Eighty-five years ago this year, Alfred Wiener, a German Jew decorated with the Iron Cross in World War I, fled his homeland and established the Jewish Central Information Office in Amsterdam. Its purpose was to alert the world to the dangers posed by Germany’s new rulers. . . . [H]e had been aware, and trying to warn his fellow countrymen, of the growing menace posed by the German far right for almost the entire period of the Weimar Republic. . . . To inform and document his work, Wiener collected pamphlets, books, leaflets, newspapers, and posters charting the Nazis’ rise and their hatred of Jews. . . .

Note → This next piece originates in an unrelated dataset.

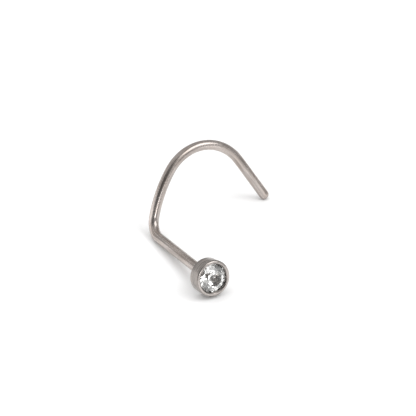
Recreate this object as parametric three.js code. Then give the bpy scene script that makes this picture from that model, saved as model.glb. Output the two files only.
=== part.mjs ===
// A nose screw: a round stone in a closed bezel cup on a wire that is bent into a post and an open curl.
// Millimetres, +Z up. The stud lies on a flat surface as it comes to rest by itself: on the back edge of
// the bezel, on the corner at the end of the post and on the wire's tip. The bezel is at the -Y end.
//
// The metal is one soldered piece. It is made as a straight blank, turned about +Y, with the bezel at
// negative y and the wire at positive y. The wire is then bent at four places, as the real one is.
import * as THREE from "three";
import { ConvexGeometry } from "three/addons/geometries/ConvexGeometry.js";

// The wire
const WIRE_RADIUS = 0.32; // 22 gauge
const POST_LENGTH = 7.07; // from the bezel's back to the point where the post's line meets the leg's
const TAIL_LENGTH = 3.1; // straight wire after the curl

// The bezel cup
const BEZEL_BACK_RADIUS = 1.09;
const BEZEL_RIM_RADIUS = 1.115;
const BEZEL_HEIGHT = 0.98;
const BACK_ROUND = 0.08;
const RIM_ROUND = 0.14;
const CREST_RADIUS = 0.95; // where the rim's outer round ends and its bevel starts down to the lip
const LIP_RADIUS = 0.87; // the opening that shows the stone
const SOLDER_FILLET = 0.12;

// The stone
const STONE_RADIUS = 0.91;
const TABLE_RADIUS = 0.485;
const CROWN_ANGLE = 36.4;
const PAVILION_ANGLE = 41.5;
const GIRDLE_THICKNESS = 0.03;
const GIRDLE_BELOW_RIM = 0.2;
const STAR_RADIUS = 0.703; // where star, kite and upper girdle facets meet
const LOWER_HALF_RADIUS = 0.148; // where the pavilion's main and lower girdle facets meet
const STONE_CLOCK = 14.4; // how far the cut is turned about the stone's axis, in degrees
const STONE_GAP = 0.03;

const SIDES = 32; // facets round the metal
const ARC_STEP = 9; // degrees of bend between two rings
const ROUND_STEPS = 4; // facets across a rounded edge
const DOME_STEPS = 5;
const SETTLE_PASSES = 60; // each pass turns the stud nearer to where it rests
const SAME_PLACE = 1e-6; // rings nearer to each other than this are one ring

const rad = THREE.MathUtils.degToRad;
const tan = (degrees) => Math.tan(rad(degrees));

// The wire's bends. turn is in degrees, and clock says which way round the wire it bends. The kink leaves
// the bezel facing a little to one side of the post's line.
const KINK = { radius: 0.6, turn: 8.4, clock: -19 };
const CORNER = { radius: 1.2, turn: 78.8, clock: 0 };
const CURL_BENDS = [
  { radius: 8.4, turn: 20.6, clock: 89 },
  { radius: 3.08, turn: 108.9, clock: 89 },
];

// Adds to each of a run of bends where it starts and how long it is, measured along the blank.
function laidOut(run, firstStart) {
  let start = firstStart;
  return run.map((bend) => {
    const placed = { ...bend, start, length: bend.radius * rad(bend.turn) };
    start += placed.length;
    return placed;
  });
}
// The straight post ends short of the corner point, where the corner's arc begins.
const postStraight = POST_LENGTH - CORNER.radius * tan(CORNER.turn / 2);
const [kink] = laidOut([KINK], SOLDER_FILLET);
const [corner, ...curlBends] = laidOut([CORNER, ...CURL_BENDS], postStraight);
const bends = [kink, corner, ...curlBends];
const lastBend = bends.at(-1);
const wireLength = lastBend.start + lastBend.length + TAIL_LENGTH;

// Where a slice of the straight blank, at distance y along it, goes when the wire is bent.
function bentPlace(y) {
  const place = new THREE.Matrix4();
  const step = new THREE.Matrix4();
  for (const { radius, clock, start, length } of bends) {
    const bentLength = THREE.MathUtils.clamp(y - start, 0, length);
    const side = new THREE.Vector3(Math.sin(rad(clock)), 0, Math.cos(rad(clock)));
    const axis = new THREE.Vector3(0, 1, 0).cross(side);
    const centre = side.multiplyScalar(radius).setY(start);
    place.multiply(step.makeTranslation(centre));
    place.multiply(step.makeRotationAxis(axis, bentLength / radius));
    place.multiply(step.makeTranslation(centre.negate().setY(-start - bentLength)));
  }
  return place;
}

// The vertices of a geometry, as vectors.
function pointsOf(geometry) {
  const position = geometry.getAttribute("position");
  const pointAt = (_, i) => new THREE.Vector3().fromBufferAttribute(position, i);
  return Array.from({ length: position.count }, pointAt);
}

// A copy of a geometry made about +Y, bent along the wire's route.
function bendBlank(blank) {
  const bent = blank.clone();
  const places = pointsOf(blank).map((point) => point.applyMatrix4(bentPlace(point.y)));
  places.forEach(({ x, y, z }, i) => bent.getAttribute("position").setXYZ(i, x, y, z));
  return bent;
}

// Points of an arc in a turned profile, without its first point.
function arcPoints(centreX, centreY, radius, fromDegrees, toDegrees, steps) {
  return Array.from({ length: steps }, (_, i) => {
    const angle = rad(THREE.MathUtils.lerp(fromDegrees, toDegrees, (i + 1) / steps));
    return new THREE.Vector2(centreX + radius * Math.cos(angle), centreY + radius * Math.sin(angle));
  });
}

// Heights in the cup are measured forward from the bezel's back face, which is at y = 0 on the blank.
const girdleTop = BEZEL_HEIGHT - GIRDLE_BELOW_RIM;
const girdleBottom = girdleTop - GIRDLE_THICKNESS;
const culet = girdleBottom - STONE_RADIUS * tan(PAVILION_ANGLE);

// The inside of the cup, from the axis to the lip: a cone under the pavilion, and a groove for the girdle.
function seatProfile() {
  const grooveRadius = STONE_RADIUS + STONE_GAP;
  const seatBottom = culet - STONE_GAP;
  const lipUnderside = girdleTop + (STONE_RADIUS - LIP_RADIUS) * tan(CROWN_ANGLE) + STONE_GAP;
  return [
    new THREE.Vector2(0, -seatBottom),
    new THREE.Vector2(grooveRadius, -(seatBottom + grooveRadius * tan(PAVILION_ANGLE))),
    new THREE.Vector2(grooveRadius, -(girdleTop + STONE_GAP / 2)),
    new THREE.Vector2(LIP_RADIUS, -lipUnderside),
    new THREE.Vector2(LIP_RADIUS, -(lipUnderside + STONE_GAP)),
  ];
}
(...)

In the late summer of 1939 Wiener departed Amsterdam for Britain, where on the ill-fated date of September 1, 1939, he reopened the Jewish Central Information Office in London’s Marylebone [neighborhood] as Germany invaded Poland. Scrambling to [gain information] about the leaders, military commanders, and institutions of the country with which Britain was now at war, the BBC and such government departments as the Ministry of Information paid Wiener to access the resources of what they began informally to call “the library.” . . .

[Beyond this, there] is the critical role played by the library in adding to, and helping to shape, early postwar thinking about, and studies of, Nazi ideology, anti-Semitism, and the Holocaust. Gerald Reitlinger’s classic 1953 study of the Holocaust, The Final Solution, [the first English-language history of the subject], was, for instance, mainly researched at the library. It also supported Lionel Kochan’s 1957 book, Pogrom: November 10 1938, the first detailed analysis of Kristallnacht. . . .

Crucially, the library also began to assemble and publish eyewitness accounts of the Nazis’ war on the Jews almost as soon as Hitler was dead. . . . It [also] provided documentation to the prosecutors at Nuremberg that was available nowhere else. . . . Nearly fifteen years later, it performed the same function at the trial of Adolf Eichmann.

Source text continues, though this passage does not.